Watson's own performance is hallucinatory and cacophonic. She asks for volunteer "candy girls" and has them ring bells. She projects video of herself talking at photobooth about supernatural experiences. There is a song performed by a puppet version of Lucy with a clay head. And she does a funny little skit about going to work at an art museum, stopping somebody (it is Nico Alba) from touching the art.
This is all done with a crazed tongue in a crazed cheek: it is more an acid trip about the little plotline I've just described than anything recognizable, and it quickly devolves as Alba and Watson grapple (I mean physically) over the problem of touching the art, ripping each other's clothes off (they're sort of dressed underneath, in something like metallic wrapping paper) and donning matching triangular headpieces.
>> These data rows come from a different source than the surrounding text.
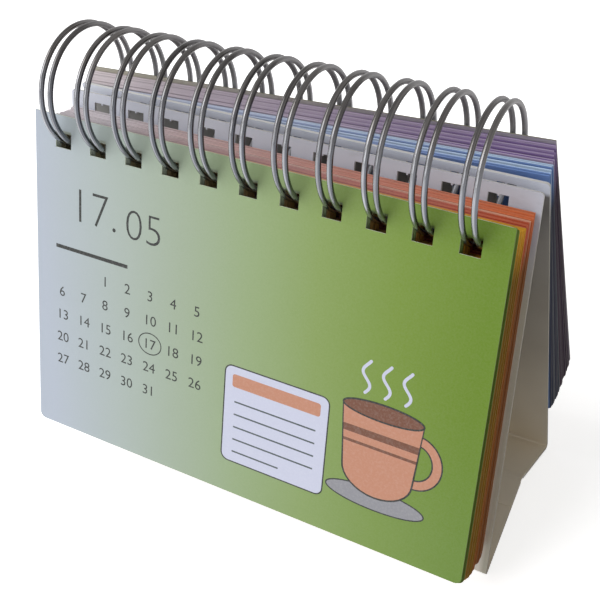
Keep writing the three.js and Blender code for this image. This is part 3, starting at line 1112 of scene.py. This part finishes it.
def add_floor():
    """A pale floor whose glow shows it as white and adds no light to the object."""
    size, glow = 6.0, 0.68
    look = Look("pale_floor", roughness=0.9, specular=0.0)
    speck = look.span(look.noise(30, 3.0, 0.5), 0.3, 0.7)
    look.finish(look.blend(speck, (0.88, 0.88, 0.88, 1.0), (0.90, 0.90, 0.90, 1.0)))
    look.feed(look.shader.inputs["Emission Color"], (1.0, 1.0, 1.0, 1.0))
    strength = look.math("MULTIPLY", background_rays(look.tree), glow)
    look.feed(look.shader.inputs["Emission Strength"], strength)
    outline = [(-size, -size, 0), (size, -size, 0), (size, size, 0), (-size, size, 0)]
    mesh_object("floor", outline, [[0, 1, 2, 3]], look.material)


def add_world():
    """A faint warm light from all round, with plain white for the background."""
    studio = bpy.data.worlds.new("studio")
    bpy.context.scene.world = studio
    studio.use_nodes = True
    tree = studio.node_tree
    lit = tree.nodes["Background"]
    lit.inputs["Color"].default_value = (1.0, 0.97, 0.93, 1.0)
    lit.inputs["Strength"].default_value = 0.26
    white = tree.nodes.new("ShaderNodeBackground")
    white.inputs["Color"].default_value = (1.0, 1.0, 1.0, 1.0)
    both = tree.nodes.new("ShaderNodeMixShader")
    tree.links.new(background_rays(tree), both.inputs[0])
    tree.links.new(lit.outputs[0], both.inputs[1])
    tree.links.new(white.outputs[0], both.inputs[2])
    tree.links.new(both.outputs[0], tree.nodes["World Output"].inputs["Surface"])


def aim(obj, position, target):
    """Puts a light or the camera in the scene, looking at the target."""
    obj.location = position
    obj.rotation_mode = "QUATERNION"
    obj.rotation_quaternion = (Vector(target) - Vector(position)).to_track_quat("-Z", "Y")
    bpy.context.scene.collection.objects.link(obj)


def add_lights():
    """A soft key from the front left and three panels that fill the shade."""
    sun = bpy.data.lights.new("soft_key", "SUN")
    sun.energy = 2.05
    sun.angle = math.radians(40)
    sun.color = (0.97, 0.98, 1.0)
    aim(bpy.data.objects.new("soft_key", sun), (-0.97, -1.15, 1.32), (0, 0, 0))
    for name, size, energy, position in (
        ("side_panel", (0.3, 0.9), 1.8, (-0.85, -0.25, 0.6)),
        ("front_panel", (0.9, 0.35), 1.8, (-0.35, -1.0, 0.35)),
        ("right_fill", (0.9, 0.9), 0.8, (0.8, -0.45, 0.25)),
    ):
        panel = bpy.data.lights.new(name, "AREA")
        panel.shape = "RECTANGLE"
        panel.size, panel.size_y = size
        panel.energy = energy
        aim(bpy.data.objects.new(name, panel), position, (0, 0, 0.1))


def add_camera():
    """At the photograph's angle, framed as 600 by 600 pixels."""
    pixels, focal, centre = 600, 1004.5, (337.6, 200.0)
    camera = bpy.data.cameras.new("camera")
    camera.sensor_width = 36.0
    camera.lens = focal * camera.sensor_width / pixels
    camera.shift_x = (pixels / 2 - centre[0]) / pixels
    camera.shift_y = (centre[1] - pixels / 2) / pixels
    azimuth, elevation = math.radians(27.15), math.radians(28.65)
    back = Vector((math.sin(azimuth) * math.cos(elevation), -math.cos(azimuth) * math.cos(elevation),
                   math.sin(elevation)))
    place = Vector((129.9, -227.3, 236.2)) * MM
    obj = bpy.data.objects.new("camera", camera)
    aim(obj, place, place - back)
    bpy.context.scene.camera = obj


add_floor()
add_world()
add_lights()
add_camera()
bpy.context.scene.view_settings.view_transform = "Standard"
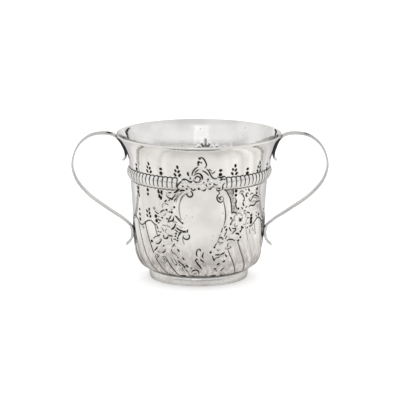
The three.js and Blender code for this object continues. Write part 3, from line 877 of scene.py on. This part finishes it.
# Middle and half size of each patch that the chaser left rough with small hammered facets
HAMMERED = [(-17.5, 54.5, 6.5, 5), (-21, 41.5, 9, 9), (-16, 31.5, 7, 5), (-26, 28, 6, 6),
            (-14, 21, 6, 7), (27, 41.5, 8, 7), (32, 54, 8, 7), (21.5, 32.5, 8, 5.5),
            (14.5, 18.5, 7, 9), (0, 64.5, 13.5, 4.5), (0.5, 73, 6, 8)]


def within(s, z, patches, edge, fade):
    """1 in oval patches, easing to 0 round them."""
    share = np.zeros(len(s))
    for centre_s, centre_z, half_s, half_z in patches:
        away = np.hypot((s - centre_s) / half_s, (z - centre_z) / half_z)
        share = np.maximum(share, ease((edge - away) / fade))
    return share


# The wall stands fuller than the plain round at which s is measured, so the work that is struck in
# it sits a little nearer the front, and higher
NEARER_FRONT = 0.72
HIGHER = 0.3


def set_out(s, z):
    """Where the chaser set out what is struck at a place."""
    return s + NEARER_FRONT * np.sin(s / WALL), z - HIGHER


# Modelling helpers

def only(piece):
    """Makes a piece the only one selected."""
    bpy.ops.object.select_all(action="DESELECT")
    piece.select_set(True)
    bpy.context.view_layer.objects.active = piece


def begun(name, primitive, scale=(1, 1, 1), **settings):
    """A new primitive, the only one selected, with its place and scale put in its mesh."""
    bpy.ops.object.select_all(action="DESELECT")
    primitive(**settings)
    piece = bpy.context.object
    piece.name = name
    piece.scale = scale
    bpy.ops.object.transform_apply(location=True, rotation=True, scale=True)
    return piece


def work_on(piece, kind, wanted, operator, **settings):
    """Runs an operator of edit mode on only the wanted faces or edges of a piece."""
    mesh = piece.data
    for part in (mesh.vertices, mesh.edges, mesh.polygons):
        part.foreach_set("select", np.zeros(len(part), bool))
    getattr(mesh, kind).foreach_set("select", np.asarray(wanted, bool))
    bpy.context.tool_settings.mesh_select_mode = (False, kind == "edges", kind == "polygons")
    bpy.ops.object.mode_set(mode="EDIT")
    operator(**settings)
    bpy.ops.object.mode_set(mode="OBJECT")


def corners(piece):
    """A piece's points, in millimetres."""
    co = np.empty(len(piece.data.vertices) * 3)
    piece.data.vertices.foreach_get("co", co)
    return co.reshape(-1, 3) / MM


def number(piece, name):
    """A named number at each of a piece's points."""
    values = np.empty(len(piece.data.vertices))
    piece.data.attributes[name].data.foreach_get("value", values)
    return values


def keep_number(piece, name, values):
    """Gives each of a piece's points a named number."""
    layer = piece.data.attributes.new(name, "FLOAT", "POINT")
    layer.data.foreach_set("value", np.asarray(values, np.float32))


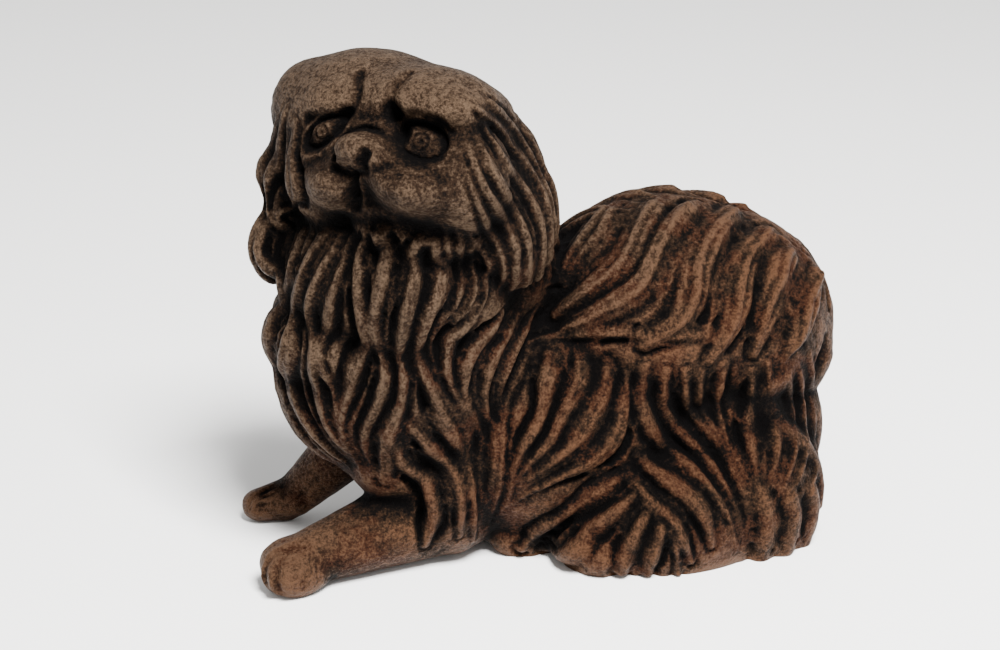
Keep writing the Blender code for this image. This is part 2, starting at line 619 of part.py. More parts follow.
def carve_toes(mesh):
    """Press the grooves between the toes inwards."""
    places, normals = vertex_places(mesh) / MM, vertex_normals(mesh)
    for path, radius, depth in TOE_GROOVES:
        stops = resampled(path, 12 * len(path))
        low, high = stops.min(axis=0) - radius, stops.max(axis=0) + radius
        box = np.all((places > low) & (places < high), axis=1)
        near = np.flatnonzero(box)
        apart = np.linalg.norm(places[near, None] - stops[None], axis=2).min(axis=1)
        fall = np.clip(1 - (apart / radius) ** 2, 0, 1)
        places[near] -= normals[near] * (fall * depth)[:, None]
    set_places(mesh, places * MM)


def largest_body(skin):
    """Drop every crumb and bubble beside the main body."""
    bm = bmesh.new()
    bm.from_mesh(skin)
    left, bodies = set(bm.verts), []
    while left:
        body, edge = [], [left.pop()]
        while edge:
            vert = edge.pop()
            body.append(vert)
            beside = [link.other_vert(vert) for link in vert.link_edges]
            fresh = [other for other in beside if other in left]
            left.difference_update(fresh)
            edge.extend(fresh)
        bodies.append(body)
    bodies.sort(key=len)
    bmesh.ops.delete(bm, geom=[vert for body in bodies[:-1] for vert in body], context="VERTS")
    bm.to_mesh(skin)
    bm.free()
    return skin


def thinned(skin):
    """The skin with far fewer, larger facets."""
    body = bpy.data.objects.new("thinned", skin)
    bpy.context.scene.collection.objects.link(body)
    skin.calc_loop_triangles()
    decimate = body.modifiers.new("thin", "DECIMATE")
    decimate.ratio = TRIANGLES / len(skin.loop_triangles)
    decimate.use_collapse_triangulate = True
    depsgraph = bpy.context.evaluated_depsgraph_get()
    coarse = bpy.data.meshes.new_from_object(body.evaluated_get(depsgraph))
    bpy.data.objects.remove(body)
    return coarse


def seated(skin):
    """Cut the skin flat at the floor and centre its box on the origin."""
    bm = bmesh.new()
    bm.from_mesh(skin)
    geometry = bm.verts[:] + bm.edges[:] + bm.faces[:]
    cut = bmesh.ops.bisect_plane(
        bm, geom=geometry, dist=1e-7, plane_co=(0, 0, 0), plane_no=(0, 0, 1), clear_inner=True
    )
    rim = [item for item in cut["geom_cut"] if isinstance(item, bmesh.types.BMEdge)]
    bmesh.ops.holes_fill(bm, edges=rim, sides=0)
    bmesh.ops.triangulate(bm, faces=[face for face in bm.faces if len(face.verts) > 3])
    xs = [vert.co.x for vert in bm.verts]
    ys = [vert.co.y for vert in bm.verts]
    middle = Vector((-(min(xs) + max(xs)) / 2, -(min(ys) + max(ys)) / 2, 0))
    bmesh.ops.translate(bm, verts=bm.verts, vec=middle)
    bmesh.ops.recalc_face_normals(bm, faces=bm.faces)
    mesh = bpy.data.meshes.new(NAME)
    bm.to_mesh(mesh)
    bm.free()
    return mesh


def iron():
    """Old cast iron with a brown patina."""
    material = bpy.data.materials.new("iron")
    material.use_nodes = True
    shader = material.node_tree.nodes["Principled BSDF"]
    shader.inputs["Base Color"].default_value = PATINA
    shader.inputs["Metallic"].default_value = 0.5
    shader.inputs["Roughness"].default_value = 0.6
    material.diffuse_color = PATINA
    return material


def main():
    for leftover in list(bpy.data.objects):
        bpy.data.objects.remove(leftover)
    form = build_form()
    tree = tree_of(form)
    raise_coats(form, tree, lay_locks(tree, head_frame()))
    carve_face(form, FACE)
    carve_toes(form)
    skin = largest_body(fused("coated", form, COAT_VOXEL, COAT_SMOOTH))
    mesh = largest_body(seated(thinned(skin)))
    mesh.materials.append(iron())
    statue = bpy.data.collections.new("dog statue")
    bpy.context.scene.collection.children.link(statue)
    statue.objects.link(bpy.data.objects.new(NAME, mesh))


main()
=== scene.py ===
"""A cast iron statue of a lying long-haired lap dog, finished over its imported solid.

Metres, +Z up. The dog faces -X and its left side is -Y. The statue is one casting, so it is
one piece: a smooth body of overlapping masses, locks of fur raised on it, a carved face and
paws, then the patina. Tables are in millimetres and degrees.
"""

import math
from collections import namedtuple

import bmesh
import bpy
import numpy as np
from bpy.props import FloatProperty, FloatVectorProperty, IntProperty, PointerProperty
from mathutils import Matrix, Vector, noise
from mathutils.bvhtree import BVHTree


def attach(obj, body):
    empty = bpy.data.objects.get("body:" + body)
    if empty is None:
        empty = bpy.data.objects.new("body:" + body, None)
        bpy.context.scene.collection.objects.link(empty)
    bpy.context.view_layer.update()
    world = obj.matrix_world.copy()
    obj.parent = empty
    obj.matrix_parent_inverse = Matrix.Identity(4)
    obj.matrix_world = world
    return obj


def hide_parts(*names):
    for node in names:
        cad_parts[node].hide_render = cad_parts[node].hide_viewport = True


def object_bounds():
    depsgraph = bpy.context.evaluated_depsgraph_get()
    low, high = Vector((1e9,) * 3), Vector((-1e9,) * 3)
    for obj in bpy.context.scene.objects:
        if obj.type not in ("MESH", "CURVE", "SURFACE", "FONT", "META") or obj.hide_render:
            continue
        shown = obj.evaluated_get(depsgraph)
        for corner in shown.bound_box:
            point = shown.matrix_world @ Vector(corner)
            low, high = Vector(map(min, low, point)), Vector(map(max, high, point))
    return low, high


bl_info = {
    "name": "Cast iron dog statue",
    "version": (1, 0, 0),
    "blender": (4, 5, 0),
    "location": "3D View > Sidebar > Dog Statue",
    "description": "Builds a lying long-haired lap dog in cast iron, with its patina and stage",
    "category": "Add Mesh",
}

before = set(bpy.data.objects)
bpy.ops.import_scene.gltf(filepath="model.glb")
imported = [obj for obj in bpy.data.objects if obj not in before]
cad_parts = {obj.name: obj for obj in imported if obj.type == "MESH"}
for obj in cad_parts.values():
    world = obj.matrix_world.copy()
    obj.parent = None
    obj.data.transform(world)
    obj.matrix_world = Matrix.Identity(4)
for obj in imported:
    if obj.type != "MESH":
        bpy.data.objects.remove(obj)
CAD_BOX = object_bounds()
NODE = "dog"
MM = 0.001

# ---------------------------------------------------------------------------------------
# The masses under the fur: centre and half sizes, then yaw, pitch and roll of those that are
# turned.

TORSO = (
    ((-76, 2, 118), (67, 55, 84), (0, 8, 0)),  # chest under the mane
    ((-102.5, 3, 105), (46, 46, 55), (0, 10, 0)),  # front of the mane
    ((-119.5, 1, 128), (35, 42, 30)),  # beard
    ((-110, -4, 162), (36, 40, 43)),  # beard under the jaw
    ((-87, -27, 164), (37, 32, 44)),
    ((-62, -26, 160), (32, 30, 34)),
    ((-88, -14, 66), (31, 28, 32)),  # lower tier of the mane
    ((-66, -24, 48), (25, 22, 46), (0, -8, 0)),  # near elbow
    ((-66, 28, 48), (25, 22, 46), (0, -8, 0)),  # far elbow
    ((10, 0, 66), (90, 57, 76)),  # ribs and belly
    ((86, 0, 54), (70.5, 59, 57)),  # hindquarters
    ((-18, -24, 10), (24, 15, 16)),
    ((-42, 4, 160), (46, 42, 48), (0, -20, 0)),  # neck
)
PLUME = (
    ((63, 0, 123), (77, 57, 66), (0, 2, 0)),
    ((110, 0, 141), (30, 46, 33)),
    ((100, 0, 114), (63.5, 53, 60), (0, 40, 0)),
)
HAUNCH = (
    ((56, -45, 20), (58, 36, 44)),
    ((101, -38, 24), (44.5, 38, 54)),
    ((118, -30, 14), (28, 34, 24)),
    ((19, -45, 11), (30, 30, 20)),
)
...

More videos about Watson's mystic experience. More bells and toy piano sounds by the candy girls. Lucy brings somebody behind an upturned table and does something with him I can't see. Nico is naked now, and ranging through the audience giving kisses and having people take her photo in cheesecake poses with a huge old camera, then making a bed on the floor, arranging crystals, photos, other effects.
Lucy is trying to smash the clay head with a stick, which breaks, and something from the sculpture slices her face. "I thought I could break this," she tells us, grinning while the blood rolls down her face, "but I couldn't."
All of this resolves itself in a plainspoken statement of the mystical experience that by this point has a slim place, if any, in the critical discourses that Watson's practice might seem to engage, from her statement on v-e-l-l-u-m. She engages them, truly, while she glancingly shoves them out of the way to get at something else entirely, which if it doesn't necessarily explain the cacophony, explains why it works just as well as anything else. "I believe in telepathy," she says, "and something like rubbing my blood on this piece of glass," ("Orange calcite," says Alba) "or, orange calcite expresses who I am better than these pieces that are supposed to be representations of me."
Theory isn't as important, in this scheme, as bodies, blood, or immediacy. The framework laid out in Watson's essay, rife with conceptual scaffold, becomes important in performance only to the extent that it echoes and testifies to a personal cosmology where physical representation must always fall short of a spiritual world described as "underneath everything," and, importantly, accessible.
Watson draws a blueprint for new gender politics (where biology does not determine the person's gendered identity) into a system of magical experience. What might look like art-world mumbo jumbo becomes strikingly honest and indistinguishable from ceremony—the way colors are indistinguishable in iridescent cloth. There is a conceptual frame, but it is partly built from structures of salvation and belief.
Watson’s response to centuries of oppression is not drily theoretical, not politically incensed, but imaginative and practical: in the role of a “muse,” one does not come through, and she would like everybody to know it honestly. Though her face bled as the night concluded, Watson has no truck with tragedy. The heaviness of speaking about oppression disappears. Ecstasy ignores its limits, seeking freedom.